The space between them is filled with words: words that she’s lacked the confidence to utter before, but now pour out undistorted. As she says, “We've been married ten years. Ten years! And it's only these last three weeks that I'm sharing something with you.”


She starts to tell her immobile auditor what she really thinks about their relationship, her views on the Mullah outside, her hopes and her childhood memories. Halfway through, it occurs to her that her husband is now a version of the mythical patience stone, an object an object you “tell all your problems to, all your struggles, all your woe, all your pain….And the stone listens, absorbing all your words, all your secrets, until one fine day it explodes.” With this in mind, she continues: 'I am going to tell you everything, my sang-e-sabur. Everything. Until I set myself free from my pain and my suffering”. And on she speaks, revealing ill-treatment, slights, wounds – and finally, secrets that she has kept from him so far.


Interspersed with the woman’s words are frequent reminders of the word outside: gunshots, explosions and jihadists who enter, seeking to impose their will. This juxtaposition is handled very well: as readers, we remain in that small room for most of the time, but we’re made only too aware of its location and context.

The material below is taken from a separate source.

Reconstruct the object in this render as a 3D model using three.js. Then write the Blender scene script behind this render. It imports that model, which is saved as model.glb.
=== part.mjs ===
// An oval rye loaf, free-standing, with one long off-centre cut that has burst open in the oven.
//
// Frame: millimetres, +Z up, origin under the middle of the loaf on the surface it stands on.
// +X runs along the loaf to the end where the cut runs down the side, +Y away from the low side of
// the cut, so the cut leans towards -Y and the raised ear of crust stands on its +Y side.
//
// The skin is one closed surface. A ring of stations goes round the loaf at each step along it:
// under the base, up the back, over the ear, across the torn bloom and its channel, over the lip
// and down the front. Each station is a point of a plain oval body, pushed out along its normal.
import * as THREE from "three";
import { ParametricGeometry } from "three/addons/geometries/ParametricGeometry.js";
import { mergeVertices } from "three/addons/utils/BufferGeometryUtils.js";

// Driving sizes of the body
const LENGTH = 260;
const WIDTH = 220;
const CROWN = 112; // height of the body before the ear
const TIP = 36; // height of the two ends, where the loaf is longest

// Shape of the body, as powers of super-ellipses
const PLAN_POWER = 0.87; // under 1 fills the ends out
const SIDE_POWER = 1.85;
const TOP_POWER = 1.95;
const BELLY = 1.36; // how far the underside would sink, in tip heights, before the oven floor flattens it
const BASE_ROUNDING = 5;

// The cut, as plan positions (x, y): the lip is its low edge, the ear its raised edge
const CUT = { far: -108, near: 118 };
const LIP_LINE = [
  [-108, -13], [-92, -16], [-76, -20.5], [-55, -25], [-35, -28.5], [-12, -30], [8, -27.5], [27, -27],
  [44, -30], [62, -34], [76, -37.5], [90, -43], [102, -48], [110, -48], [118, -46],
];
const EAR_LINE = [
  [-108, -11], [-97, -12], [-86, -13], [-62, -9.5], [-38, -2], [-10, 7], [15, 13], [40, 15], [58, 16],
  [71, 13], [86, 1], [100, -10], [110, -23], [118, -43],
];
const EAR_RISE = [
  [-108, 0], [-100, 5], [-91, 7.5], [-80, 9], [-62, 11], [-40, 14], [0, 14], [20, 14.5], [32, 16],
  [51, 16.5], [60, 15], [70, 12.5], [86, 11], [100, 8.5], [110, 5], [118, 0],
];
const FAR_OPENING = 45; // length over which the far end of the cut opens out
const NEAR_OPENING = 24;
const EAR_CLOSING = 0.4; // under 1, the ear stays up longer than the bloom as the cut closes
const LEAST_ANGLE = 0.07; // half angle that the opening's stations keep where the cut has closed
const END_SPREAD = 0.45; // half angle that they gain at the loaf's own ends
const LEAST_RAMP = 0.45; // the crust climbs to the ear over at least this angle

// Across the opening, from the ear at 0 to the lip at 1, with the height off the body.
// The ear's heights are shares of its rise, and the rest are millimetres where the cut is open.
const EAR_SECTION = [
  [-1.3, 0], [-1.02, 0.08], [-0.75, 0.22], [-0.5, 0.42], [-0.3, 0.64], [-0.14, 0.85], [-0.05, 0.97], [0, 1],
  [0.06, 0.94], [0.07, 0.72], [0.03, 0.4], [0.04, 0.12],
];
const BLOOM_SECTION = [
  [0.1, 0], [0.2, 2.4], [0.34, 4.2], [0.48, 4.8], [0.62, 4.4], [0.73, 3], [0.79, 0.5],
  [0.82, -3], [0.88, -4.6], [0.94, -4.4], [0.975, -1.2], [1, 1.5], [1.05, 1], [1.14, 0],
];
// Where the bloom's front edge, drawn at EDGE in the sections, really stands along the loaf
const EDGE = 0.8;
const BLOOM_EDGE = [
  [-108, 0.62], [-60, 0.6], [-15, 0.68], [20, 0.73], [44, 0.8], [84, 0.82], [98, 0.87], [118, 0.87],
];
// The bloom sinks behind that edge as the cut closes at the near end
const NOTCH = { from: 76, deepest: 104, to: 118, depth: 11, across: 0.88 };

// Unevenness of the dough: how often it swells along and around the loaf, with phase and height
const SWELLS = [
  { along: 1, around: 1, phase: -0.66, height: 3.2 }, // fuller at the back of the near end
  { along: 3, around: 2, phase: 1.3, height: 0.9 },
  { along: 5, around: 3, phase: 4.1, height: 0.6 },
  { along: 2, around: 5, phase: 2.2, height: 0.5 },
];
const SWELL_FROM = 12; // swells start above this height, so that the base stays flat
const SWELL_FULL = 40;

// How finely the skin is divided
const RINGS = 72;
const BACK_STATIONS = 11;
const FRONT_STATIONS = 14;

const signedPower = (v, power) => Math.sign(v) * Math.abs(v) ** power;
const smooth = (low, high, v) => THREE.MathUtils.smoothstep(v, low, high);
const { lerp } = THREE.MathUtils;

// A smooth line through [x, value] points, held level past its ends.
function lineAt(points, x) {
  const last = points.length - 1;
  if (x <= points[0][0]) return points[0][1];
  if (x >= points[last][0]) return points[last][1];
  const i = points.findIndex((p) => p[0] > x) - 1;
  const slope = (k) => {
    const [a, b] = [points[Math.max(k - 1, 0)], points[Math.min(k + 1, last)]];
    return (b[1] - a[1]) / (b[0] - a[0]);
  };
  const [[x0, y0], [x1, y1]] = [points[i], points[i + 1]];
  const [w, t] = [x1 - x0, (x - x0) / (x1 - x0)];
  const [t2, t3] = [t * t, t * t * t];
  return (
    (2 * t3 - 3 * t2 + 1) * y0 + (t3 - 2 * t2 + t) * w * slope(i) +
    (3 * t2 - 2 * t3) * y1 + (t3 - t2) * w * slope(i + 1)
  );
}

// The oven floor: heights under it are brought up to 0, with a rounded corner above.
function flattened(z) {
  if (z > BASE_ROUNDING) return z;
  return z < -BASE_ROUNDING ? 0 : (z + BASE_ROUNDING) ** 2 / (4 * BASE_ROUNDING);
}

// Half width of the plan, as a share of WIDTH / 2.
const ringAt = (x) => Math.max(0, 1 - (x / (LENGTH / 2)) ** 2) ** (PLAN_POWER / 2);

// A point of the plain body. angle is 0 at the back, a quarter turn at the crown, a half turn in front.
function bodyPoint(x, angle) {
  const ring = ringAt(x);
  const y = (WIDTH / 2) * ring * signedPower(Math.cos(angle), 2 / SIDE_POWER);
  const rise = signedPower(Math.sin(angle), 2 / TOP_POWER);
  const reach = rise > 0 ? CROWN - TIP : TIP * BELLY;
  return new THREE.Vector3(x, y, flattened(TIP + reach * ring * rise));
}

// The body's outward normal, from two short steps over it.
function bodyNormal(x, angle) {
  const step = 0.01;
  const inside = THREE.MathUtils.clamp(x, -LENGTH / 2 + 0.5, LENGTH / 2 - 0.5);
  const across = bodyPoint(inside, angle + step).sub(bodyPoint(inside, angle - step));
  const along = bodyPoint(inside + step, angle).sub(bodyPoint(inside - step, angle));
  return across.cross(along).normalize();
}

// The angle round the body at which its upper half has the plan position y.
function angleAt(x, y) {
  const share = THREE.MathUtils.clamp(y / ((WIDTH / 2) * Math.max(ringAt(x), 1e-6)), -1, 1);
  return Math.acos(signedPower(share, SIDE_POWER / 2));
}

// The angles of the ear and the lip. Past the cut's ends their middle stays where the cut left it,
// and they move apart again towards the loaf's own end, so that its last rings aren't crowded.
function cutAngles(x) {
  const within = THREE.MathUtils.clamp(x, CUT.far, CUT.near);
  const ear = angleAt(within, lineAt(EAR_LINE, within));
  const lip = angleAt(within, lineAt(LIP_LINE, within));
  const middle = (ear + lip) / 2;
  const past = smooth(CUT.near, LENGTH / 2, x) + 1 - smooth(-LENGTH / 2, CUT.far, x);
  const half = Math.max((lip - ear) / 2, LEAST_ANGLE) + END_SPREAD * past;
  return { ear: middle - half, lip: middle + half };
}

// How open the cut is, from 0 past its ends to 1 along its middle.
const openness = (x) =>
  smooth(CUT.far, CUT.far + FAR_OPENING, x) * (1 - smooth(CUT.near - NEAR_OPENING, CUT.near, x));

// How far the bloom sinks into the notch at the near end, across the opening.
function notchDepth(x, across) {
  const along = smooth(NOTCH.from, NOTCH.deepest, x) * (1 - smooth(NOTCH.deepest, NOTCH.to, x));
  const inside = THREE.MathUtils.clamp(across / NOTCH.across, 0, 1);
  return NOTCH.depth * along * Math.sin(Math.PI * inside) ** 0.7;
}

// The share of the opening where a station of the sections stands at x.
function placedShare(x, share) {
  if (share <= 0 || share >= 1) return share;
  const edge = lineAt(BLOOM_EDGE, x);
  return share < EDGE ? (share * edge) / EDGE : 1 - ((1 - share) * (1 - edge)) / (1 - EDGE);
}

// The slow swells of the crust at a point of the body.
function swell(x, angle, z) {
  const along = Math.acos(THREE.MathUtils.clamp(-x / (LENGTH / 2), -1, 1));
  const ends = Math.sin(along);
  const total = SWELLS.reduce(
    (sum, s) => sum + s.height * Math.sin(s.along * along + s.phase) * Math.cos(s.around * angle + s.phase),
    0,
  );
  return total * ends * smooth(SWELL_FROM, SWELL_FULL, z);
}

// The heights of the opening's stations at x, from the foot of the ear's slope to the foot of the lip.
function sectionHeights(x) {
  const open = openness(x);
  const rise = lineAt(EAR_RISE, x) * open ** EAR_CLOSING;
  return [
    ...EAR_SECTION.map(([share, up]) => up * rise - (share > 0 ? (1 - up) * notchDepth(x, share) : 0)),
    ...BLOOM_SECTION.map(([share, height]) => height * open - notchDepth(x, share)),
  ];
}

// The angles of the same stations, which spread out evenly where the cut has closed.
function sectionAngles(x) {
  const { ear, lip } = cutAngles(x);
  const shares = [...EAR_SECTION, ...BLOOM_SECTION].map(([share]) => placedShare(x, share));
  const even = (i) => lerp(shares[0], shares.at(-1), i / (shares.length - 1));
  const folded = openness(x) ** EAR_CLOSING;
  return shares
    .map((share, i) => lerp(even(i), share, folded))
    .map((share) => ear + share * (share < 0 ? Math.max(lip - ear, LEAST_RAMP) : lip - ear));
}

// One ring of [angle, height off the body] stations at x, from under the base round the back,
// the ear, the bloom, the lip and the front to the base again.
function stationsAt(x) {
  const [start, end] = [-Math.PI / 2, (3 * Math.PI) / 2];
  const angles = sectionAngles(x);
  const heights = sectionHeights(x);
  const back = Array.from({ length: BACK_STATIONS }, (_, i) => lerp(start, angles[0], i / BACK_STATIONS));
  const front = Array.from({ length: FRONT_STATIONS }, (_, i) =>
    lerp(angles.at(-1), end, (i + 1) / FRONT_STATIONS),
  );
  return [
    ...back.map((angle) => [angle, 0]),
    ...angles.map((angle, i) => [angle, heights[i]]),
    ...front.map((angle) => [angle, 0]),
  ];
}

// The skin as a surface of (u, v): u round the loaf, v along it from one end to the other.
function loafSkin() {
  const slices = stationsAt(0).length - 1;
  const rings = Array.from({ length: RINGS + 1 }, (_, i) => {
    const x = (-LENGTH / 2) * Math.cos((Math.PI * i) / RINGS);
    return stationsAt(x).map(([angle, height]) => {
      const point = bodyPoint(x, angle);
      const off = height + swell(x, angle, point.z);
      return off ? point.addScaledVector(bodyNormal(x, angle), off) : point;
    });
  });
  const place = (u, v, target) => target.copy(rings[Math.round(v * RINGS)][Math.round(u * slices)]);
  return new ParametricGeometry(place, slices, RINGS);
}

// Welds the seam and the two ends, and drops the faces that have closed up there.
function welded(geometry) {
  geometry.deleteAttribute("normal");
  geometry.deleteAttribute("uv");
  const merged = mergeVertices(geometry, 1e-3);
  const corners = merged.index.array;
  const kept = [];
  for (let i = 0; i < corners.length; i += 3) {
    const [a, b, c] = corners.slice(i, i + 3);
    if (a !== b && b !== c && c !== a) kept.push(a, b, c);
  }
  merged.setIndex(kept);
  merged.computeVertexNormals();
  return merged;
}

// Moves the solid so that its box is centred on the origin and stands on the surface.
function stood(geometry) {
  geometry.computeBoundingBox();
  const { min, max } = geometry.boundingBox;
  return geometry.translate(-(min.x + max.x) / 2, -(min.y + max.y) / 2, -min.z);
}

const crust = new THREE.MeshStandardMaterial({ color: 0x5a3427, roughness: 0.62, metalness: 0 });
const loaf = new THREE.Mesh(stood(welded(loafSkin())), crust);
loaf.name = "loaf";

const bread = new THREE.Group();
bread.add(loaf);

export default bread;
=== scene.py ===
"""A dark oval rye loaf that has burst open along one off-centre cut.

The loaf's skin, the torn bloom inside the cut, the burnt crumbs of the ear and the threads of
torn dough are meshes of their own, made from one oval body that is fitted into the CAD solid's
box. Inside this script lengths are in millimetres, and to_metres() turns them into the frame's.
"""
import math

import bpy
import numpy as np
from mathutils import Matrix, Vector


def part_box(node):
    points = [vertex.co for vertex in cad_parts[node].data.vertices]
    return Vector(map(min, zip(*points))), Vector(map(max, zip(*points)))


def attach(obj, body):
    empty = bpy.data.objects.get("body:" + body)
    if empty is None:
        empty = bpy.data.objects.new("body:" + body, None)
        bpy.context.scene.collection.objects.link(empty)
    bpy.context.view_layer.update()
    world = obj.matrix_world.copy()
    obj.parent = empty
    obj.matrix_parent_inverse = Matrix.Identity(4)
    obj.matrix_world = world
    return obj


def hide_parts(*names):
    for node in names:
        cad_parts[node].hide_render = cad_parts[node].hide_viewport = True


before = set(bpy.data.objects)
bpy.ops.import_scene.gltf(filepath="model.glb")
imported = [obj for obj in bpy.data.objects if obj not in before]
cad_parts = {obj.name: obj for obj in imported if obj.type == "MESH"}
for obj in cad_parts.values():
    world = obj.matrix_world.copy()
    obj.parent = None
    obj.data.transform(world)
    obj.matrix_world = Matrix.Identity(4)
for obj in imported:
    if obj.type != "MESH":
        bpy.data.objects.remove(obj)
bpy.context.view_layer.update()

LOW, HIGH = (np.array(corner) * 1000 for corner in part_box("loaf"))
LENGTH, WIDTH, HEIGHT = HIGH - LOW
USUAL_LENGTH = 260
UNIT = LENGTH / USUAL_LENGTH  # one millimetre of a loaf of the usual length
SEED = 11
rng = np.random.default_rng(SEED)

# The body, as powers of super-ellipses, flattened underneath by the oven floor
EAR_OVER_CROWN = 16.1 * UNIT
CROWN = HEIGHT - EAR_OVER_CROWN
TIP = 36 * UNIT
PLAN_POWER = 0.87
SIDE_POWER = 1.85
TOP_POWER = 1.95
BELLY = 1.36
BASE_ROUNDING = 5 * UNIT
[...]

Rahimi’s prose – translated from the French by Polly McLean – is unvarnished and spare, yet occasionally becomes choppy, as though mimicking the action of the husband’s intakes of breath. When repeated too often, this comes across as an affectation.


The novelist’s anger at the state of subjugated women in Afghanistan is evident in the contempt he makes his protagonist feel for the men in her life. Importantly, she is not a stereotypical character, but has her flesh-and-blood, passive-aggressive quirks, desires and frailties. This saves the book from becoming merely a polemical rant, rendering it scathing in its indictment of fundamentalisms and “the mad world of men with notions of honour, pride and a woman's place.”